= YOUR OBJECTIVE =
Find the string "this" in the entries and copy each line that has it.

────────────────────────────────────────

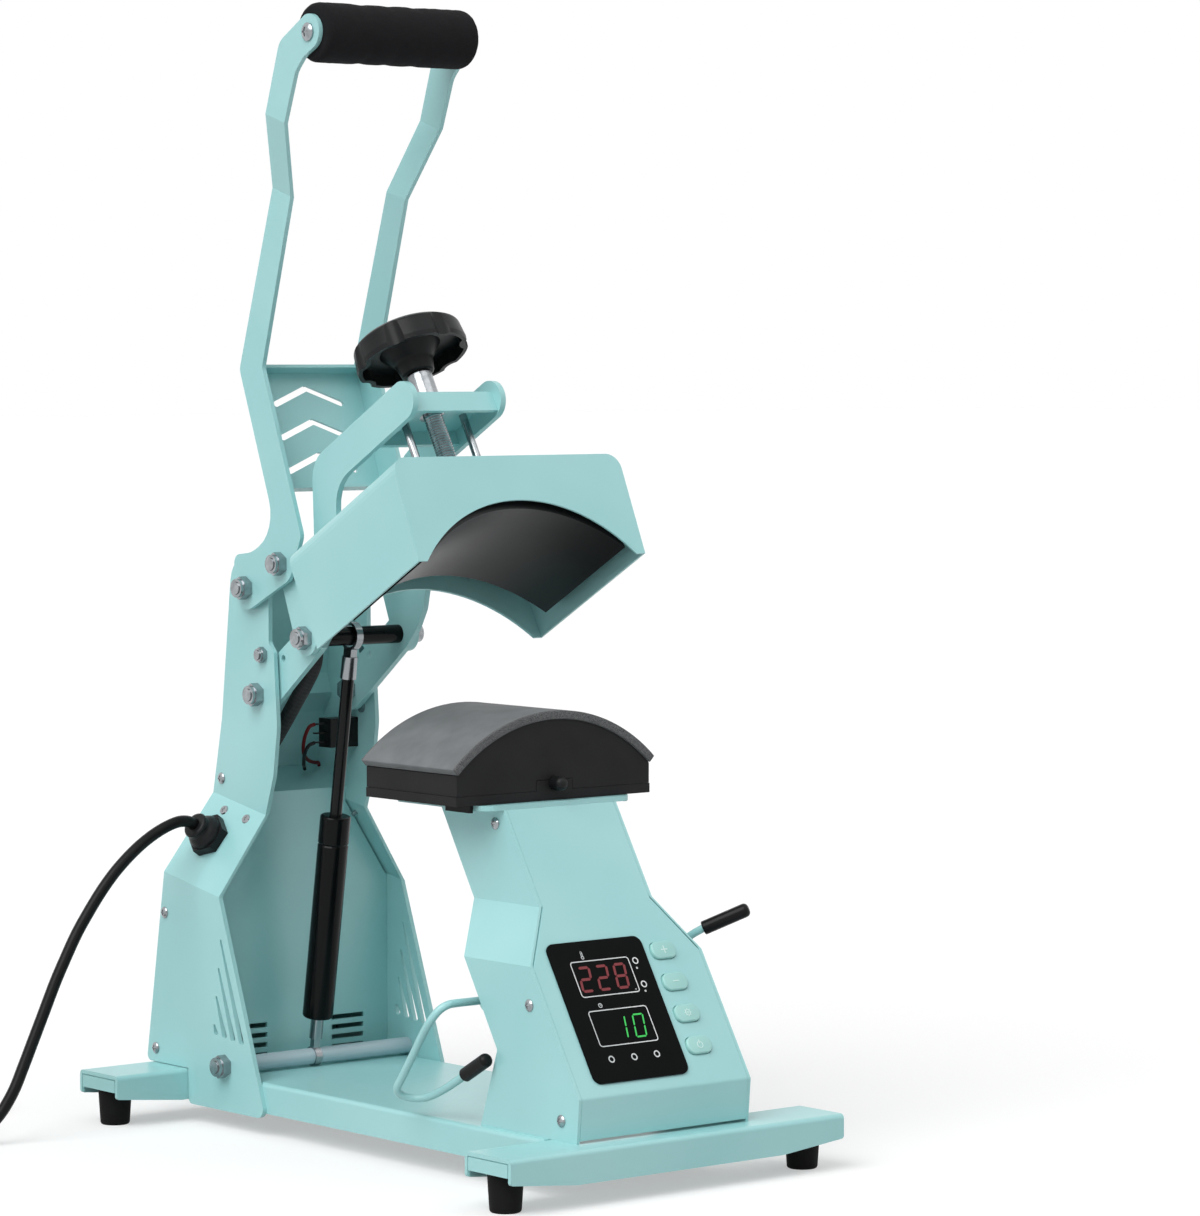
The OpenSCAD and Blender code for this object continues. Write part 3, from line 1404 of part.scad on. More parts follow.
centred() front_crossbar();
centred() rear_crossbar();
centred() base_rail();
centred() rubber_feet();
centred() tower_left_wall();
centred() tower_right_wall();
centred() compartment_panel();
centred() rear_cover();
centred() power_board();
centred() spring_shaft();
centred() spring_shaft_sleeve();
centred() tower_pivot_bolts();
centred() stop_bolts();
centred() pedestal_left_side();
centred() pedestal_right_side();
centred() pedestal_front_panel();
centred() pedestal_top_plate();
centred() display_window();
centred() control_board();
centred() plus_button();
centred() minus_button();
centred() set_button();
centred() power_button();
centred() switch_housing();
centred() switch_rocker();
centred() switch_wires();
centred() cable_gland();
centred() power_cord();
centred() cord_coil();
centred() mains_plug();
centred() panel_screws();
centred() hold_wire_bracket();
centred() cap_hold_wire();
centred() hold_wire_caps();
centred() platen_tray();
centred() platen_core();
centred() silicone_pad();
centred() platen_lock_screw();
centred() left_head_arm();
centred() right_head_arm();
centred() arm_cross_bar();
centred() cross_tube();
centred() bush_and_stud();
centred() left_toggle_link();
centred() right_toggle_link();
centred() left_handle_arm();
centred() right_handle_arm();
centred() handle_cross_panel();
centred() grip_rod();
centred() foam_grip();
centred() handle_link_bolts();
centred() gas_spring_cylinder();
centred() gas_spring_rod();
centred() head_cover();
centred() heated_platen();
centred() head_top_plate();
centred() guide_rods();
centred() pressure_screw();
centred() star_knob();
centred() heater_cable();
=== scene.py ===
import json
import math

import bmesh
import bpy
from mathutils import Matrix, Vector


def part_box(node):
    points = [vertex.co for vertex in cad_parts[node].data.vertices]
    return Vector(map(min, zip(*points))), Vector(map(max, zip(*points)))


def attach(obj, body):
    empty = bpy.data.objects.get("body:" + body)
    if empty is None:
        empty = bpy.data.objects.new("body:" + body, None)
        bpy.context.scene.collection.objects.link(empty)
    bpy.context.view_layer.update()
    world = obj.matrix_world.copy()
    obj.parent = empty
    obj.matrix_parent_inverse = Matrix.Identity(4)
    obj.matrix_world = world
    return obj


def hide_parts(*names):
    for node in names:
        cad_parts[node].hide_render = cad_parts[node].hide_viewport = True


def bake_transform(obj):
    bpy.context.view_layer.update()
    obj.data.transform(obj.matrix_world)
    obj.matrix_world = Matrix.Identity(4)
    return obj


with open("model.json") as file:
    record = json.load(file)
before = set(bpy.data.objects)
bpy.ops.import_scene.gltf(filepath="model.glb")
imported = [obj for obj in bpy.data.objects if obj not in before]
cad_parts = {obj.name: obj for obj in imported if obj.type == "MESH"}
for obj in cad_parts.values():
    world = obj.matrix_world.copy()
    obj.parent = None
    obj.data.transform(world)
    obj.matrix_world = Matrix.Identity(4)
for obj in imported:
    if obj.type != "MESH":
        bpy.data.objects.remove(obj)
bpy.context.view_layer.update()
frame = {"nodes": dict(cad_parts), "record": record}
print("frame loaded:", len(frame["nodes"]), "parts")


# ---- the photographer's place, light and floor ----

shot = {
    "cameraPlace": (-1.787, -2.305, 0.496),
    "turnDeg": -39.66,
    "lookDownDeg": 3.09,
    "focalMm": 138.02,
    "frameHeightMm": 36.0,
    "farthest": 60,
    "worldLevel": 0.35,
    "keyPower": 2.36,
    "keyDirection": (0.66, 0.18, -0.73),
    "fillPower": 0.47,
    "fillDirection": (-0.2, 0.55, -0.8),
    "lampSoftDeg": 50,
    "floorSize": 60,
    "floorWhite": 0.6,
    "floorLift": 0.42,
}


def placeCamera():
    eye = bpy.data.cameras.new("pressCamera")
    eye.sensor_fit = "VERTICAL"
    eye.sensor_height = shot["frameHeightMm"]
    eye.lens = shot["focalMm"]
    eye.clip_end = shot["farthest"]
    holder = bpy.data.objects.new("pressCamera", eye)
    holder.location = shot["cameraPlace"]
    holder.rotation_euler = (
        math.radians(90 - shot["lookDownDeg"]), 0, math.radians(shot["turnDeg"]))
    bpy.context.scene.collection.objects.link(holder)
    bpy.context.scene.camera = holder


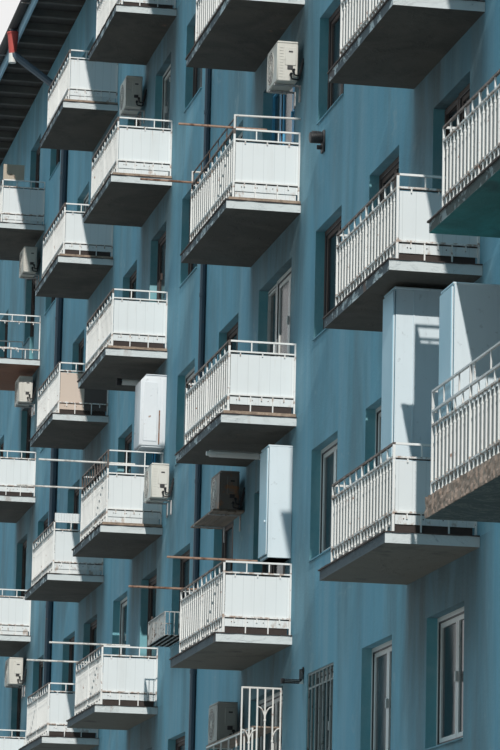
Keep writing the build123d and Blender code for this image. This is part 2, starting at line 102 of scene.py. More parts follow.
# What hangs on the front: places along it and heights, or lowest and highest corners
COOLER_SIZE = (0.36, 0.15, 0.29)
COOLER_BACK = -3.04
GUARD_RINGS = (0.03, 0.055, 0.08, 0.105, 0.118)
FAN_RADIUS = 0.115
COOLERS = [
    (-9.265, 9.015), (-9.265, 7.57), (-9.265, 4.5), (-2.16, 9.02),
    (-0.14, 5.17), (4.82, 7.375), (3.125, 2.912), (2.99, 4.62),
]
CABINETS = [
    ((4.647, -3.18, 4.04), (4.907, FACADE, 4.82)),
    ((9.42, -3.43, 3.5), (9.68, FACADE, 4.915)),
    ((10.93, -3.48, 3.5), (11.19, FACADE, 4.62)),
]
WALL_BOX = ((-0.75, -3.22, 5.69), (-0.45, FACADE, 6.29))
FLUES = [(4.16, 4.862, 0.45), (-1.0, 6.318, 0.3)]
ELBOW = (5.4, 3.15)
LAMP = (5.735, 6.687, 6.837)
CAGE_SIDE = 4.675
CAGE_BAR_SPACING = 0.054
SHELF_TOP = 4.62
SHELF_ENDS = (2.25, 3.19)
LEDGE_TOP = 2.912
LEDGE_ENDS = (2.93, 4.668)

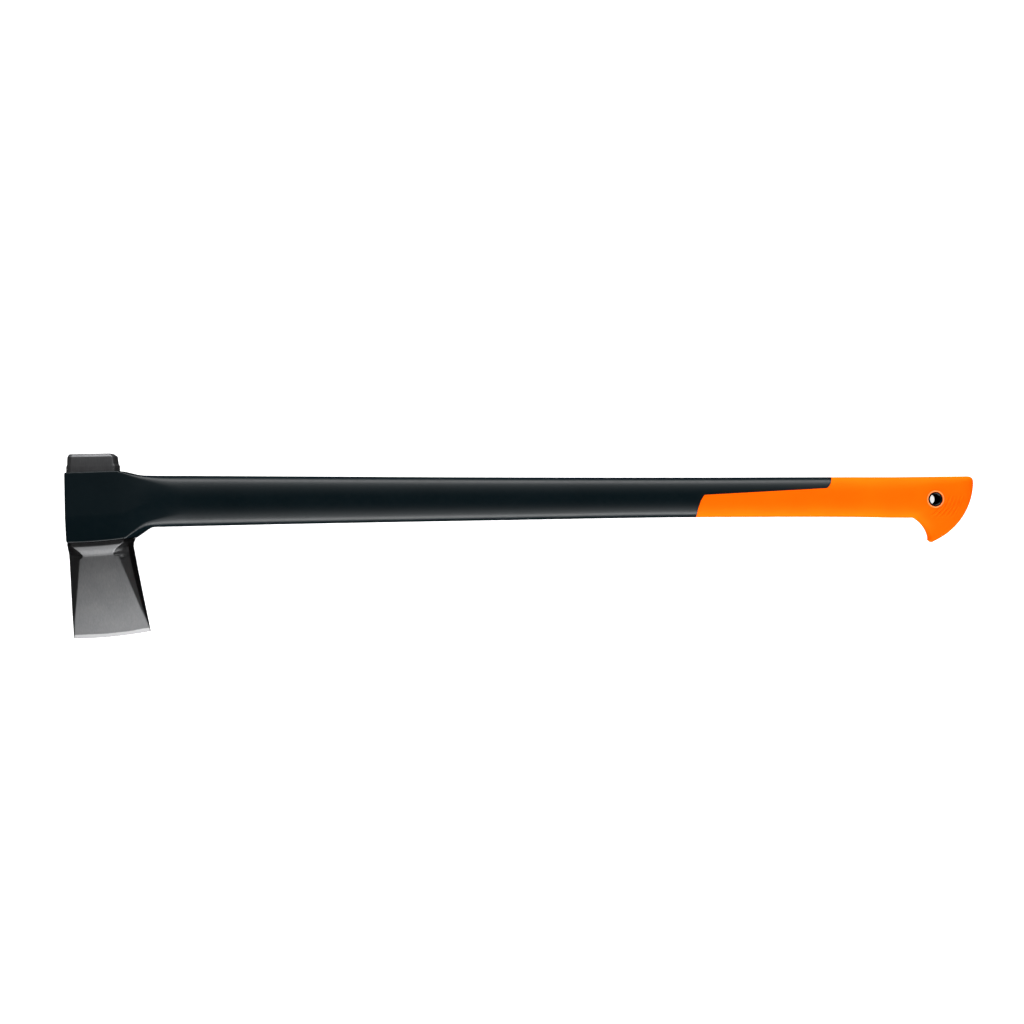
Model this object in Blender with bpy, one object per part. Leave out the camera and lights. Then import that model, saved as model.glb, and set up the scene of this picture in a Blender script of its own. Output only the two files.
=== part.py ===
"""Splitting maul: a forged head held in the moulded collar of a hollow composite handle.

The maul lies on its side. The handle runs along +X from the head to the butt, the poll
faces +Y and the cutting edge -Y, and Z is the thickness. The origin is under the middle
of the outline, on the plane that the lower cheek of the collar rests on.

Outlines are drawn as (along, up): the distance from the outer end of the head, and the
height over the lowest point of the cutting edge. Thicknesses are half thicknesses, out
from the middle plane. place() turns these into positions.
"""

import math

import bmesh
import bpy
from mathutils import Vector

# Overall sizes
LENGTH = 0.915
HEIGHT = 0.1875
COLLAR_HALF = 0.028
GAP = 0.0003

# Head: every level of the wedge runs parallel to the arc of the cutting edge.
EDGE_RADIUS = 0.460
COLLAR_SLOPE = 0.034
POLL_SLOPE = math.tan(math.radians(1.0))
POLL_HEEL = 0.0442
POLL_TOP = HEIGHT - POLL_HEEL * POLL_SLOPE
POLL_CHAMFER = 0.003
POLL_FOOT = 0.0060
POLL_STEP = 0.0015
FACE_SPANS = 6
POCKET_OVERRUN = 0.004

# Collar
COLLAR_FOOT = 0.0975
COLLAR_TOP = 0.1679
COLLAR_FOOT_START = 0.0043
COLLAR_TOP_START = 0.0006
COLLAR_TOP_HALF = 0.022
COLLAR_LAND = 0.024
COLLAR_CORNER = 0.0015
COLLAR_CHAMFER = 0.0015
COLLAR_END = 0.064
NECK_CORNER = 0.053
NECK_START = 0.056
NECK_END = 0.124

# Handle
FAN_START = 0.836
OVAL_POWER = 2.35
HOOK_POWER = 3.0
RIM_POWER = 5.0
OVAL_ANGLES = 14
FAN_STEPS = (5, 3, 9)

# Hook and butt: arcs about three centres
HOOK_CENTRE = (0.8424, 0.0965)
HOOK_RADIUS = 0.0291
HOOK_START = math.radians(63.5)
HOOK_END = math.radians(7.0)
BUTT_CENTRE = (0.8491, 0.1595)
BUTT_RADIUS = 0.0659
BUTT_END = math.radians(-67.4)
CORNER_RADIUS = 0.005
TIP = ((0.8726, 0.0983), (0.8735, 0.0979))
TIP_HALF = 0.009
TIP_ROUNDING = 0.85
# Shares of the hook's outline over which it thins, and over which its section squares up
HOOK_THINS = (0.45, 1.1)
HOOK_SQUARES = (0.0, 0.6)

# Grip, hang hole and core. The grip's edge is drawn as a start, a corner and an end.
GRIP_FRONT = ((0.6356, 0.1220), (0.6370, 0.1390), (0.6432, 0.1456))
GRIP_STEP = ((0.7662, 0.1524), (0.7712, 0.1560), (0.7724, 0.1650))
SKIN = 0.0020
CORE_START = 0.600
CORE_FAN_STEPS = (5, 3, 7)
CORE_FAN_GAP = 0.05
HANG_HOLE = (0.8752, 0.1413)
HANG_BORE = 0.0054
EYE_BOSS = 0.0071
EYE_BOSS_HALF = 0.0141
CIRCLE_SIDES = 32

# Hollow and its plug
HOLLOW_START = 0.076
HOLLOW_END = 0.858
HOLLOW_WALL = 0.0046
GRIP_HOLLOW_WALL = 0.0064
WALL_THICKENS = (0.590, 0.640)
PASSAGE_UP = 0.1545
PASSAGE_RADIUS = 0.0037
PASSAGE_OVERLAP = 0.004
PLUG_HEAD_RADIUS = 0.0046
PLUG_HEAD_START = 0.9088
PLUG_END = 0.9114
PLUG_START = 0.8970
PLUG_LEAD = 0.0010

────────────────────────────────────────

= TASK ANSWER =
The OpenSCAD and Blender code for this object continues. Write part 3, from line 1404 of part.scad on. More parts follow.
Keep writing the build123d and Blender code for this image. This is part 2, starting at line 102 of scene.py. More parts follow.
Model this object in Blender with bpy, one object per part. Leave out the camera and lights. Then import that model, saved as model.glb, and set up the scene of this picture in a Blender script of its own. Output only the two files.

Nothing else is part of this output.